— START OF Given data —

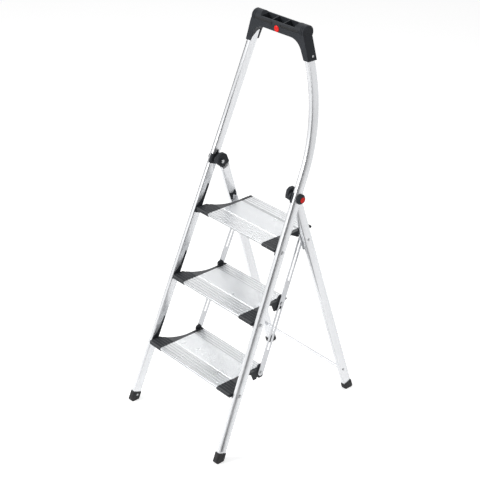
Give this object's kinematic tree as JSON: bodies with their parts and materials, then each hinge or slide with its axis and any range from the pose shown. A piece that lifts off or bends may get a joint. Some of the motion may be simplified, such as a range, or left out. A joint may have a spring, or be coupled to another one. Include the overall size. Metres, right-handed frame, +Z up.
{
  "type": "step stool",
  "caption": "Folding step stool with ribbed aluminium treads between tall tube rails that bend into a black tool-tray grab handle, and a hinged rear frame.",
  "frame": {"origin": "middle of the footprint's bounding box, on the floor", "axes": "+X to the user's right, +Y the way the user climbs, towards the rear legs, +Z up"},
  "size_m": [0.4882, 0.6632, 1.357],
  "materials": {
    "rail_aluminium": "satin, drawn tube",
    "deck_aluminium": "ribbed extrusion, satin",
    "strip_aluminium": "flat strip, satin",
    "rivet_steel": "zinc plated",
    "black_plastic": "fine texture, anthracite",
    "foot_rubber": "matt",
    "red_plastic": "smooth, bare"
  },
  "bodies": {
    "front_frame": {"rail_left": "rail_aluminium", "rail_right": "rail_aluminium", "front_foot_left": "foot_rubber", "front_foot_right": "foot_rubber", "tray": "black_plastic", "tray_badge": "red_plastic", "tray_rivets": "rivet_steel", "guard_plates_left": "black_plastic", "guard_plates_right": "black_plastic", "pivot_pins_left": "rivet_steel", "pivot_pins_right": "rivet_steel", "hinge_clamp_left": "black_plastic", "hinge_clamp_right": "black_plastic", "hinge_cap_left": "black_plastic", "hinge_cap_right": "black_plastic", "hinge_badge_left": "red_plastic", "hinge_badge_right": "red_plastic", "hinge_bolt_left": "rivet_steel", "hinge_bolt_right": "rivet_steel", "front_foot_rivets": "rivet_steel"},
    "rear_frame": {"leg_left": "rail_aluminium", "leg_right": "rail_aluminium", "rear_foot_left": "foot_rubber", "rear_foot_right": "foot_rubber", "hinge_shell_left": "black_plastic", "hinge_shell_right": "black_plastic", "cross_bar": "rail_aluminium", "bar_rivets": "rivet_steel", "leg_pad_left": "black_plastic", "leg_pad_right": "black_plastic", "stay_plate_left": "strip_aluminium", "stay_plate_right": "strip_aluminium", "plate_rivets": "rivet_steel", "stay_stud_left": "rivet_steel", "stay_stud_right": "rivet_steel", "rear_foot_rivets": "rivet_steel"},
    "low_step": {"deck_low": "deck_aluminium", "cap_low_left": "black_plastic", "cap_low_right": "black_plastic", "strap_pins_low": "rivet_steel"},
    "middle_step": {"deck_mid": "deck_aluminium", "cap_mid_left": "black_plastic", "cap_mid_right": "black_plastic", "strap_pins_mid": "rivet_steel"},
    "platform": {"deck_top": "deck_aluminium", "cap_top_left": "black_plastic", "cap_top_right": "black_plastic", "strap_pins_top": "rivet_steel"},
    "left_strap": {"strap_left": "strip_aluminium"},
    "right_strap": {"strap_right": "strip_aluminium"}
  },
  "joints": [
    {"name": "rear_fold", "type": "hinge", "parent": "front_frame", "child": "rear_frame", "pos_m": [0, 0.04608, 0.837], "axis": [-1, 0, 0], "range_deg": [0, 36.8]},
    {"name": "low_step_fold", "type": "hinge", "parent": "front_frame", "child": "low_step", "pos_m": [0, -0.22259, 0.2177], "axis": [1, 0, 0], "range_deg": [0, 67.15]},
    {"name": "middle_step_fold", "type": "hinge", "parent": "front_frame", "child": "middle_step", "pos_m": [0, -0.12664, 0.4454], "axis": [1, 0, 0], "range_deg": [0, 67.15]},
    {"name": "platform_fold", "type": "hinge", "parent": "front_frame", "child": "platform", "pos_m": [0, -0.03069, 0.6731], "axis": [1, 0, 0], "range_deg": [0, 67.15]},
    {"name": "left_strap_swing", "type": "hinge", "parent": "platform", "child": "left_strap", "pos_m": [-0.15216, 0.12031, 0.6661], "axis": [-1, 0, 0], "range_deg": [0, 67.15]},
    {"name": "right_strap_swing", "type": "hinge", "parent": "platform", "child": "right_strap", "pos_m": [0.15216, 0.12031, 0.6661], "axis": [-1, 0, 0], "range_deg": [0, 67.15]}
  ],
  "couplings": [
    {"joint": "low_step_fold", "follows": "rear_fold", "ratio": 1.8247},
    {"joint": "middle_step_fold", "follows": "rear_fold", "ratio": 1.8247},
    {"joint": "platform_fold", "follows": "rear_fold", "ratio": 1.8247},
    {"joint": "left_strap_swing", "follows": "rear_fold", "ratio": 1.8247},
    {"joint": "right_strap_swing", "follows": "rear_fold", "ratio": 1.8247}
  ]
}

— END OF Given data —

Find how many of the lines above have the word "with" in them. State only that number.

2